这篇文章,我要讲一套完整的文档自动生成系统——从Java代码注释到Swagger/OpenAPI文档,再到Markdown风格的技术文档,形成一条真正可以落地的流水线。
为什么现有的方案不够好
先说现状。大部分团队用的文档方案无非两种:
Swagger(Springdoc):在代码里加大量注解,文档是有了,但代码变得很啰嗦。一个简单的Controller方法,Swagger注解比业务代码还多。
Postman/Apifox:手动维护接口集合,和代码完全脱节,更新全靠人的自觉性。
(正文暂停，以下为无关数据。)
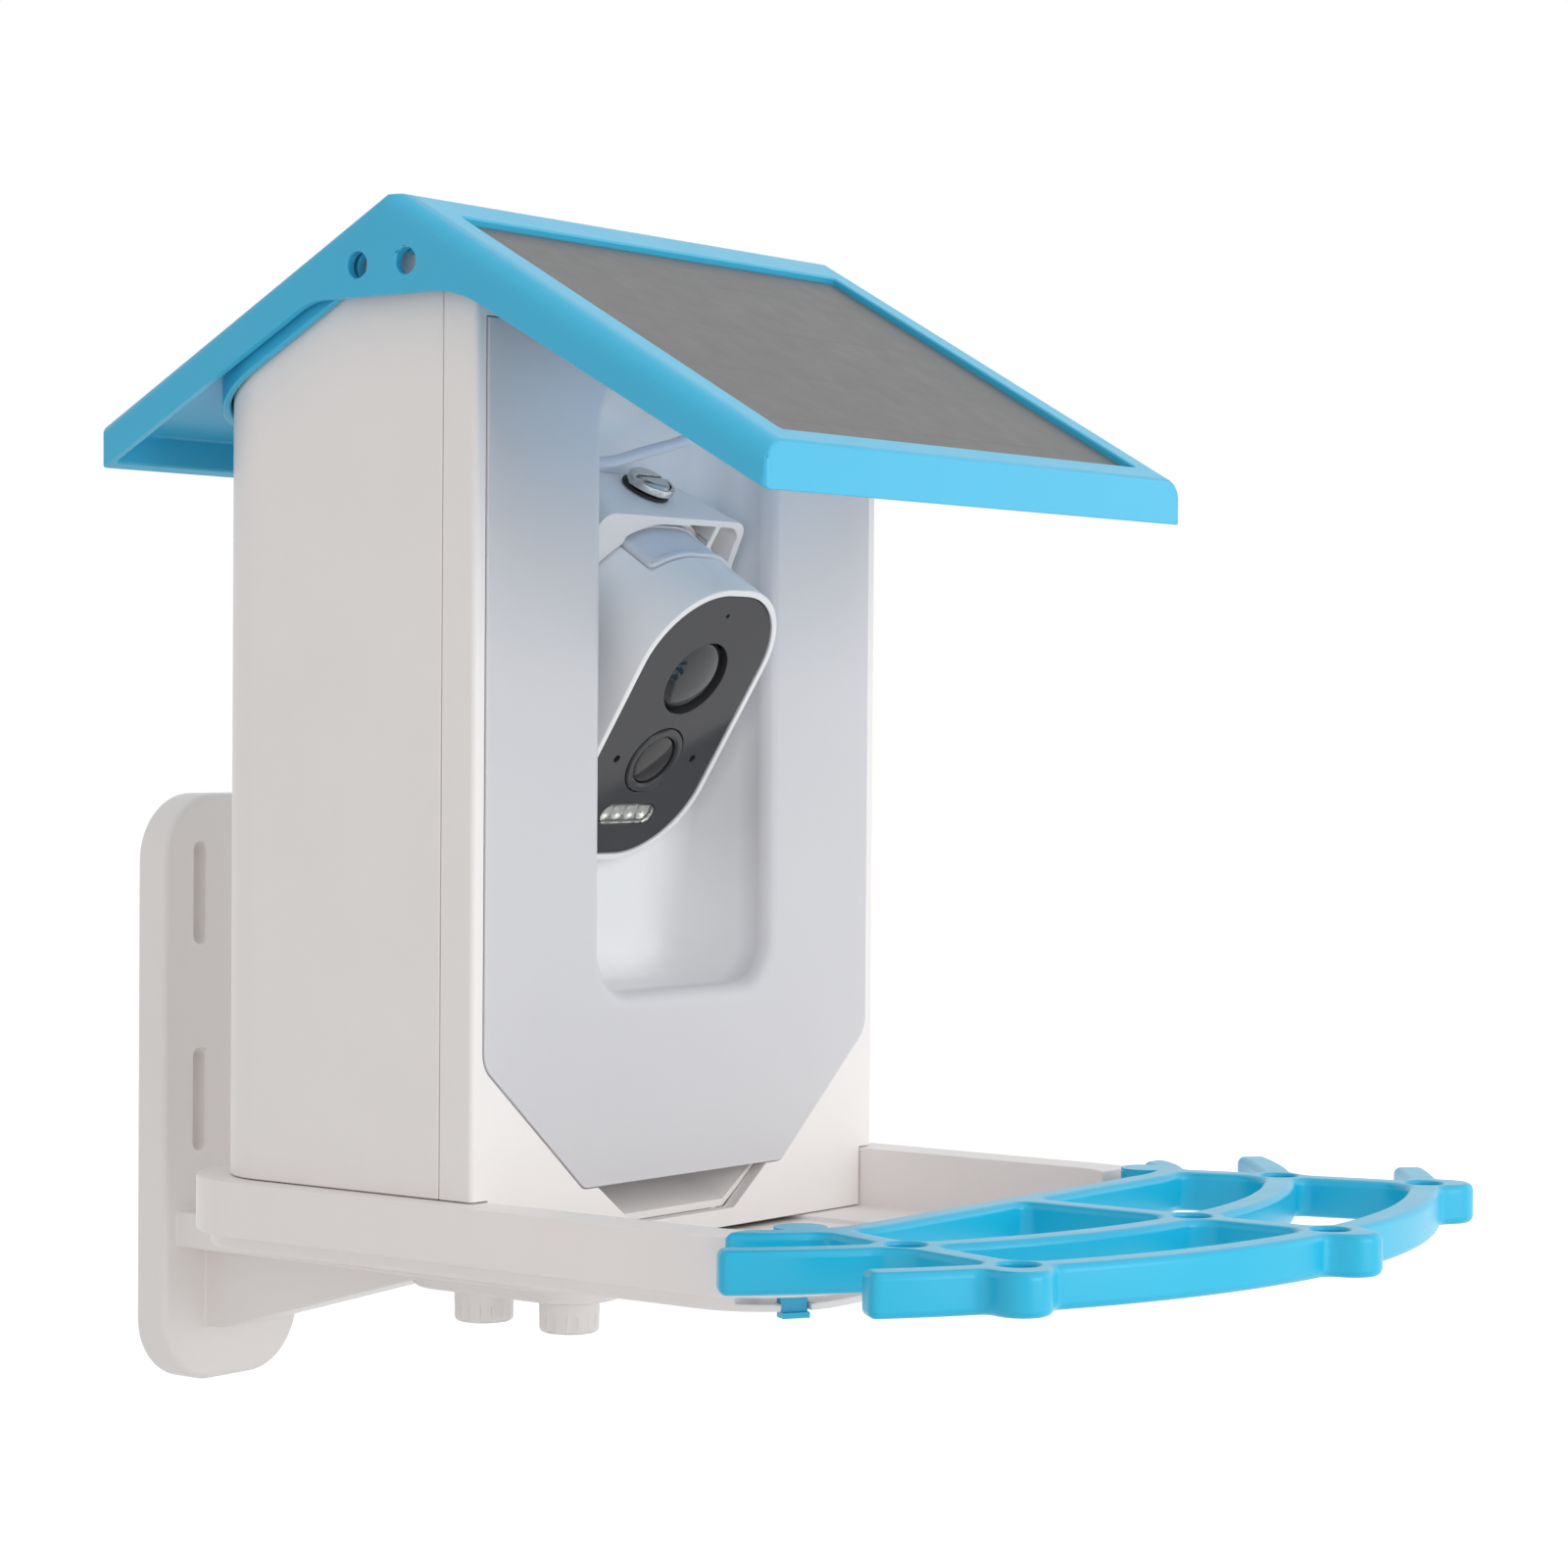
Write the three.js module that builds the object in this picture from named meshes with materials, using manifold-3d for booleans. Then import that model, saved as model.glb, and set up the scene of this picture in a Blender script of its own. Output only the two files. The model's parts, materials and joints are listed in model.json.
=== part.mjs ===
// Bird feeder with a camera, held by a wall bracket.
// Millimetres, X to the right seen from the front, Y towards the wall, Z up.
// The parts are set out in the feeder's own datum: Y = 0 on the front frame's face and Z = 0 on the
// tray rim's top. The finished group is moved so that the wall plate's back centre is the origin.
import * as THREE from "three";
import { mergeVertices } from "three/addons/utils/BufferGeometryUtils.js";
import Module from "manifold-3d";

const wasm = await Module();
wasm.setup();

// General clearances and counts
const gap = 0.3;
const overrun = 1;
const weld = 0.0001;
const arcSteps = 4;
const fineSteps = 5;
const bendSteps = 2;
const roundSides = 20;
const smallSides = 12;
const cableSides = 8;

// Roof
const roofLength = 190;
const ridgeY = 23.4;
const ridgeZ = 259.3;
const frontRun = 121.4;
const rearRun = 106.4;
const frontPitch = THREE.MathUtils.degToRad(29.5);
const rearPitch = THREE.MathUtils.degToRad(28);
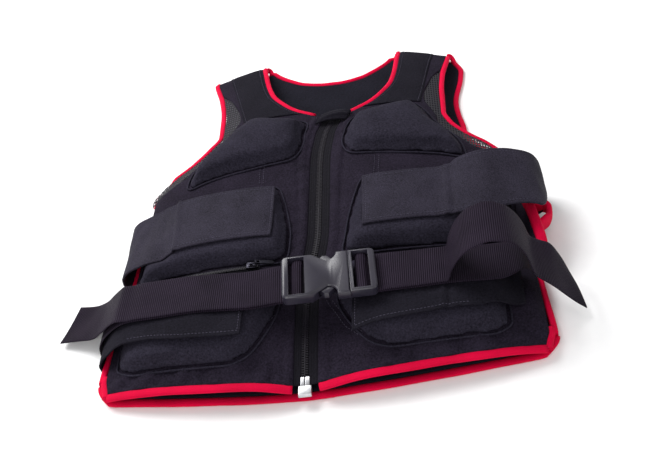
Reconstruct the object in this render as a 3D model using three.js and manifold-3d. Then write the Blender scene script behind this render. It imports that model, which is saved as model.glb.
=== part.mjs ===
// A weighted vest, lying front up with its zip closed and its waist buckle fastened.
// Millimetres, +Z up. The hem is towards -Y and the neck towards +Y. "right" is the wearer's right, at -X.
// The origin is the middle of the flat back that the vest rests on.
import * as THREE from 'three';
import { mergeVertices } from 'three/addons/utils/BufferGeometryUtils.js';
import Module from 'manifold-3d';

const wasm = await Module();
wasm.setup();

// Driving sizes of the laid vest
const BODY_LENGTH = 588;
const BODY_WIDTH = 458;
const SHOULDER_WIDTH = 330;
const NECK_WIDTH = 178;
const NECK_DEPTH = 173;
const TORSO_HEIGHT = 41;
const CLOTH = 3.6;
const MESH_CLOTH = 1.6;
const SEAT = 0.3;
const LAY_SKEW = 0.065;
const ZIP_DRIFT = 20;
const BACK_SHIFT = 13;

// Edge binding
const HEM_BINDING_WIDTH = 9;
const EDGE_BINDING_WIDTH = 6.5;
const BINDING_THICKNESS = 5;

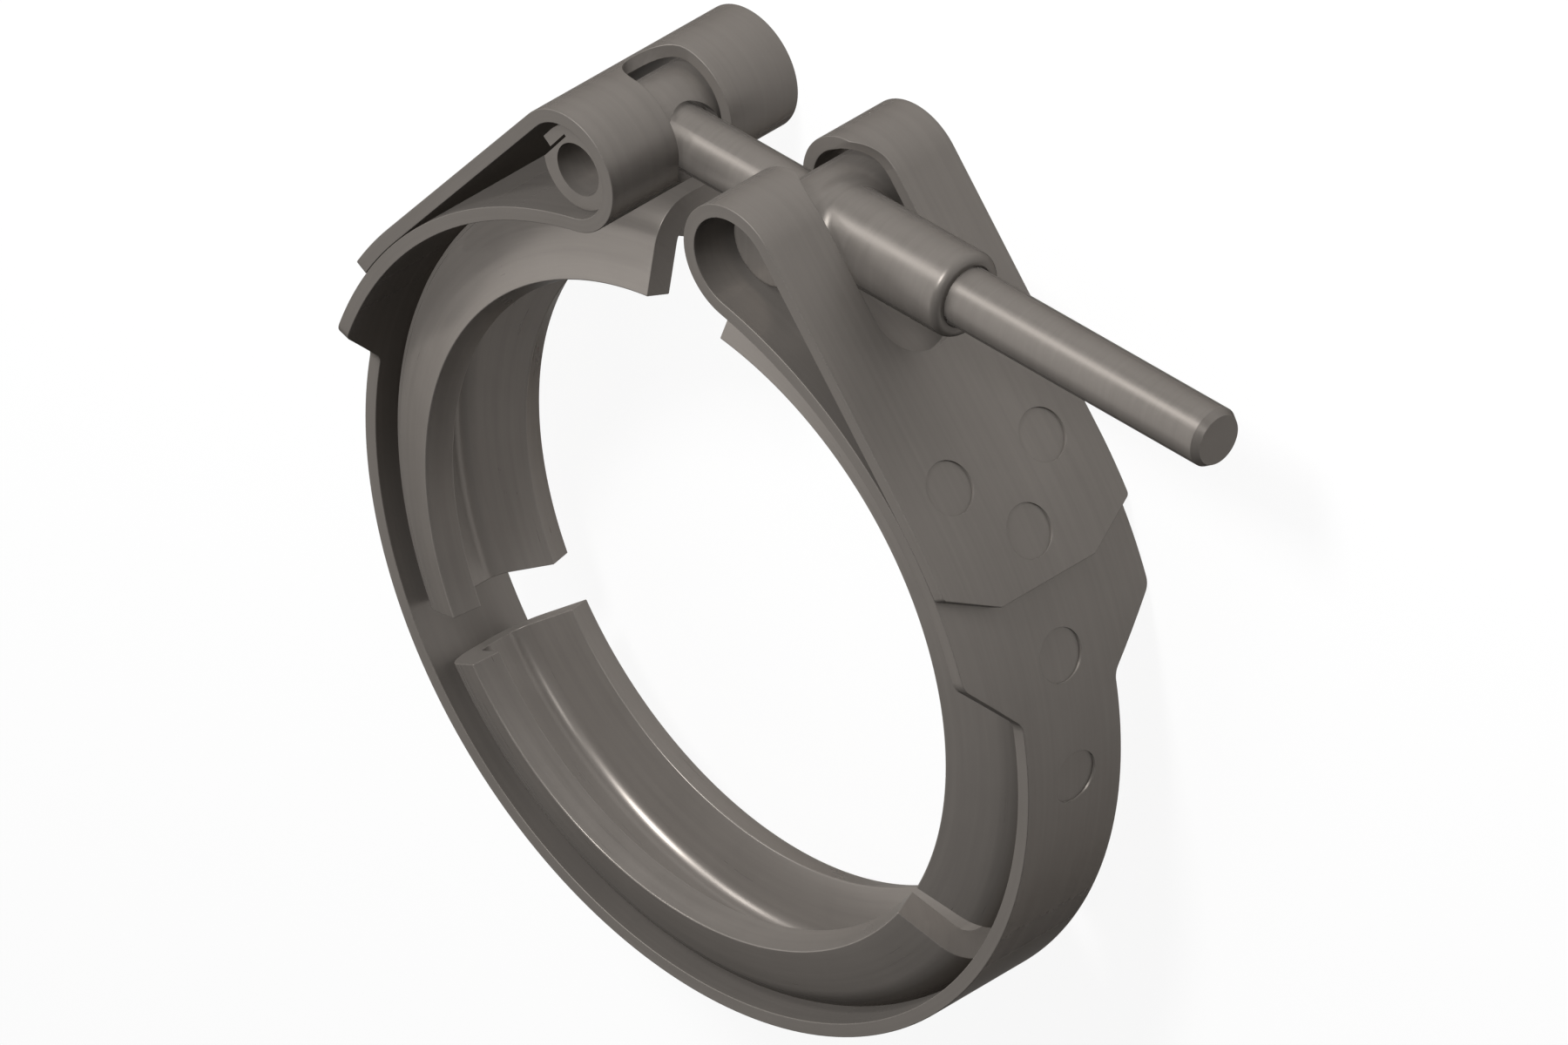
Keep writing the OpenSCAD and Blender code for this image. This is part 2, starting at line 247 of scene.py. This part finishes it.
# A cut edge from one face of the strip to the other: the height of each row of points, how far
# it lies back from the outline where the edge is rounded, and how far its surface tilts over
edge_r = 0.1
edge_turns = [radians(30 * i) for i in range(4)]
levels = [(strip_t / 2 - edge_r * (1 - cos(a)), edge_r * (1 - sin(a)), a) for a in edge_turns]
levels += [(-n, inset, pi - a) for n, inset, a in reversed(levels)]

# A pressed weld mark from its rim to its floor: how far each ring of points lies outside the
# mark's radius, its share of the depth, and the tilt of its surface in degrees
mark_r, mark_depth = 2.8, 0.25
mark_profile = [
    (0.02, 0.0, 0),
    (0.01, 0.01, 45),
    (0.0, 0.05, 85),
    (-0.01, 0.96, 85),
    (-0.02, 0.99, 45),
    (-0.03, 1.0, 0),
]
ring_marks = [(along_ring(degrees), 0.0, ring_r) for degrees in (17, 0, -60)]
lowest_mark = (0.0, 0.0, ring_r)
pair_from_fold, pair_half_w = 2.0, 6.45
flat_r = 1e6
tail_marks = [
    (along_fold(33.4), 0.0, fold_r),
    (fold_from - pair_from_fold, pair_half_w, flat_r),
    (fold_from - pair_from_fold, -pair_half_w, flat_r),
]


class Sheet:
    """Points of a bent strip, each kept flat as along, across and out, with its normal."""

    def __init__(self):
        self.places, self.normals, self.edges, self.faces = [], [], [], []

    def add(self, points, n, normals, edge):
        first = len(self.places)
        heights = np.broadcast_to(n, len(points))
        self.places += [(float(x), float(y), float(z)) for (x, y), z in zip(points, heights)]
        self.normals += [tuple(float(part) for part in normal) for normal in normals]
        self.edges += [edge] * len(points)
        return list(range(first, first + len(points)))

    def lay(self, points, face, depth=0.0):
        """Points on one face of the strip, or so deep below it, that look straight out."""
        return self.add(points, face * (strip_t / 2 - depth), [(0, 0, face)] * len(points), False)

    def bridge(self, one, other, closed):
        """Quads between two rows of points, with the metal's outside on the left of each row."""
        for i in range(len(one) - (not closed)):
            j = (i + 1) % len(one)
            self.faces.append((one[i], other[i], other[j], one[j]))

    def cut(self, line_at, closed):
        """The cut edge along an outline, given for each height, as one row of points per level."""
        rings = []
        for n, inset, tilt in levels:
            points, away, stretch = sides(line_at(n), closed)
            normals = np.column_stack([away * sin(tilt), np.full(len(away), cos(tilt))])
            place = points - away * (stretch * inset)[:, None]
            rings.append(self.add(place, n, normals, 0 < tilt < pi))
        for upper, lower in zip(rings, rings[1:]):
            self.bridge(upper, lower, closed)
        return rings

    def press(self, s, u, bend_r, face):
        """A round weld mark with a level floor, pressed into one face where it bends at bend_r."""
        turns = np.radians(np.arange(0, -360, -7.5))
        circle = np.column_stack([np.cos(turns), np.sin(turns)])
        rings = []
        for wider, share, tilt in mark_profile:
            step = (mark_r + wider) * circle
            depth = mark_depth - step[:, 0] ** 2 / (2 * bend_r)
            lean = radians(tilt)
            slope = np.column_stack([-circle * sin(lean), np.full(len(turns), face * cos(lean))])
            slope[:, 0] -= share * step[:, 0] / bend_r
            rings.append(self.add(step + (s, u), face * (strip_t / 2 - share * depth), slope, False))
        rings.append(self.lay([(s, u)], face, mark_depth) * len(turns))
        for pair in zip(rings, rings[1:]):
            self.bridge(*pair[::face], True)
        return rings[0]

    def cover(self, cuts, rows, face):
        """The faces of one side of the strip, between its outline and what is cut or pressed."""
        flat = np.array(self.places)[:, :2]
        outlines = [flat[cut] for cut in cuts]
        reach = int(wide_w / 2 / spacing)
        across = np.arange(-reach, reach + 1) * spacing
        grid = np.array([(s, u) for s in rows[1:] for u in across])
        rims = np.concatenate(outlines)
        gaps = np.array([np.hypot(*(rims - point).T).min() for point in grid])
        clear = 0.3
        grid = grid[on_metal(grid, outlines) & (gaps > clear)]
        used = sum(cuts, []) + self.lay(grid, face)
        index_of = {vertex: index for index, vertex in enumerate(used)}
        borders = [(index_of[a], index_of[b]) for cut in cuts for a, b in zip(cut, cut[1:] + cut[:1])]
        # A slight unevenness keeps points in a straight row from making faces of no area
        uneven, uneven_turn = 0.0002, 2.4
        flat = np.array(self.places)[:, :2]
        flat += uneven * np.sin(uneven_turn * np.arange(len(flat)))[:, None]
        made = delaunay_2d_cdt([Vector(flat[v]) for v in used], borders, [], 0, 1e-6)
        known = [used[origin[0]] for origin in made[3]]
        triangles = np.array([[known[v] for v in triangle] for triangle in made[2]])
        triangles = triangles[on_metal(flat[triangles].mean(1), [flat[cut] for cut in cuts])]
        a, b, c = (flat[triangles[:, i]] for i in range(3))
        area = (b[:, 0] - a[:, 0]) * (c[:, 1] - a[:, 1]) - (b[:, 1] - a[:, 1]) * (c[:, 0] - a[:, 0])
        for triangle, signed in zip(triangles, area):
            self.faces.append(tuple(triangle if signed * face > 0 else triangle[::-1]))


def solid(name, places, faces, normals, flat=None, edges=None):
    """A piece from its points and faces, shaded by the true normals of its surfaces."""
    mesh = bpy.data.meshes.new(name)
    mesh.from_pydata(places, [], [tuple(int(v) for v in dict.fromkeys(face)) for face in faces])
    mesh.polygons.foreach_set("use_smooth", [True] * len(mesh.polygons))
    if flat is not None:
        laid_flat = mesh.attributes.new("flat", "FLOAT_VECTOR", "POINT")
        laid_flat.data.foreach_set("vector", np.array(flat).ravel())
        cut_edge = mesh.attributes.new("edge", "FLOAT", "POINT")
        cut_edge.data.foreach_set("value", np.array(edges, float))
    mesh.normals_split_custom_set_from_vertices([tuple(normal) for normal in normals])
    piece = bpy.data.objects.new(name, mesh)
    bpy.context.scene.collection.objects.link(piece)
    return piece


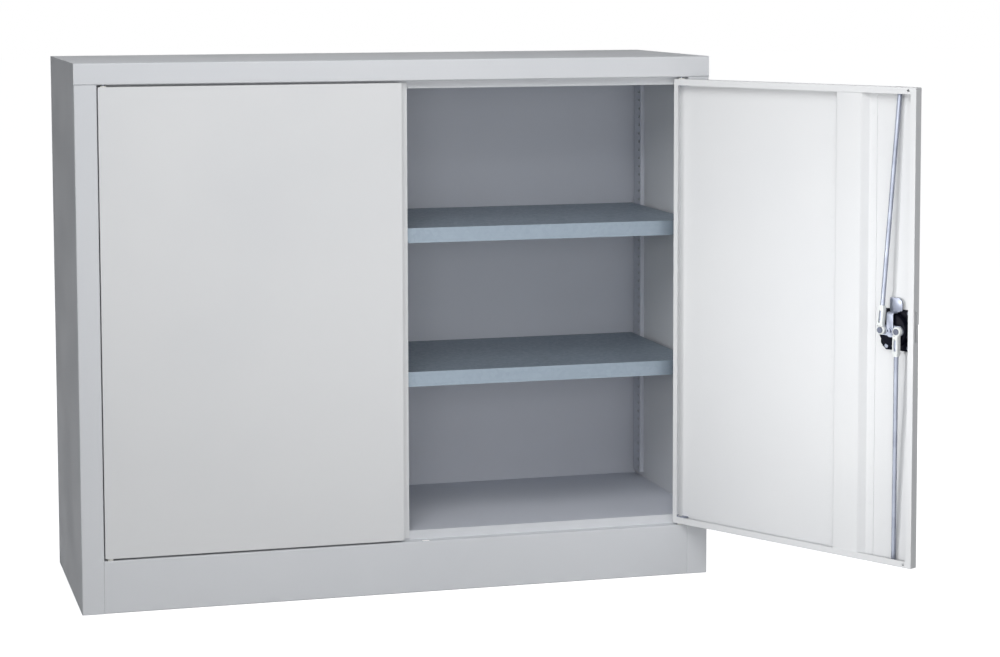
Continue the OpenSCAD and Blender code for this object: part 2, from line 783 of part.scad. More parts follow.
// Clip: an eye on the rotor's stud and a socket for the rod
module rod_clip(side) difference() {
  union() {
    lock() translate([side * crank_r, 0, 0]) across(v_clip, v_clip + clip_head_t, clip_head_r);
    intersection() {
      rod_place(side) mirror([0, 0, side > 0 ? 0 : 1]) {
        translate([0, 0, rod_clip_len / 2]) cube([12, 2 * (rod_r + rod_wall), rod_clip_len], center = true);
      }
      lock() plate(v_clip, v_clip + rod_clip_len) square(4 * rod_clip_len, center = true);
    }
  }
  lock() translate([side * crank_r, 0, 0]) across(v_clip - 1, v_clip + 20, stud_r + pin_play);
  lock() translate([side * crank_r, 0, 0]) across(v_clip + clip_head_t, v_clip + 20, clip_head_r + 0.5);
  rod_place(side) mirror([0, 0, side > 0 ? 0 : 1])
    translate([0, 0, rod_start]) cylinder(h = rod_clip_len, r = rod_r + seat_play);
}

module rod_clip_upper() color("whitesmoke") rod_clip(1);

module rod_clip_lower() color("whitesmoke") rod_clip(-1);

// ---------------------------------------------------------------- assembly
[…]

这两种方案的共同问题是:文档和代码是两套东西,靠人来保持同步。
理想状态是:代码就是文档的唯一真相来源,文档从代码自动生成,代码改了文档跟着变。
系统架构设计
整套系统的核心逻辑是:用JavaParser解析源代码,提取注释和类型信息,然后根据提取的信息生成不同格式的文档。
这样做的优点:
- 文档永远和代码保持同步(因为从代码生成)
- 注释写在代码里,不会和业务逻辑分离
- 可以在CI/CD中自动触发,不依赖人
核心实现:代码信息提取
先建立数据模型,表示我们想要从代码里提取什么:
// 表示一个API接口的所有信息
@Data
@Builder
public class ApiEndpointInfo {
private String controllerClass;
private String controllerDescription;
private String methodName;
private String httpMethod; // GET/POST/PUT/DELETE
private String path; // 接口路径
private String summary; // 接口摘要
private String description; // 详细描述
private List<ParamInfo> pathParams;
private List<ParamInfo> queryParams;
private List<ParamInfo> headerParams;
private RequestBodyInfo requestBody;
private ResponseInfo responseInfo;
private List<String> tags;
private boolean deprecated;
private String deprecatedReason;
private List<String> throwsExceptions;
}
@Data
@Builder
public class ParamInfo {
private String name;
private String type;
private String description;
private boolean required;
private String defaultValue;
private String example;
}
@Data
@Builder
public class ResponseInfo {
private String type;
private String description;
private List<FieldInfo> fields; // 响应体字段
private Map<Integer, String> errorCodes; // 错误码说明
}然后用JavaParser做源码解析:
@Service
public class JavaSourceAnalyzer {
private final JavaParser javaParser;
private final TypeSolver typeSolver;
public JavaSourceAnalyzer(String projectSourceRoot) {
CombinedTypeSolver combinedTypeSolver = new CombinedTypeSolver();
combinedTypeSolver.add(new ReflectionTypeSolver());
combinedTypeSolver.add(new JavaParserTypeSolver(new File(projectSourceRoot)));
this.typeSolver = combinedTypeSolver;
this.javaParser = new JavaParser(
new ParserConfiguration().setSymbolResolver(
new JavaSymbolSolver(combinedTypeSolver)
)
);
}
public List<ApiEndpointInfo> analyzeController(File sourceFile) throws FileNotFoundException {
ParseResult<CompilationUnit> result = javaParser.parse(sourceFile);
if (!result.isSuccessful()) {
throw new RuntimeException("解析失败: " + result.getProblems());
}
CompilationUnit cu = result.getResult().orElseThrow();
List<ApiEndpointInfo> endpoints = new ArrayList<>();
// 查找所有Controller类
cu.findAll(ClassOrInterfaceDeclaration.class).stream()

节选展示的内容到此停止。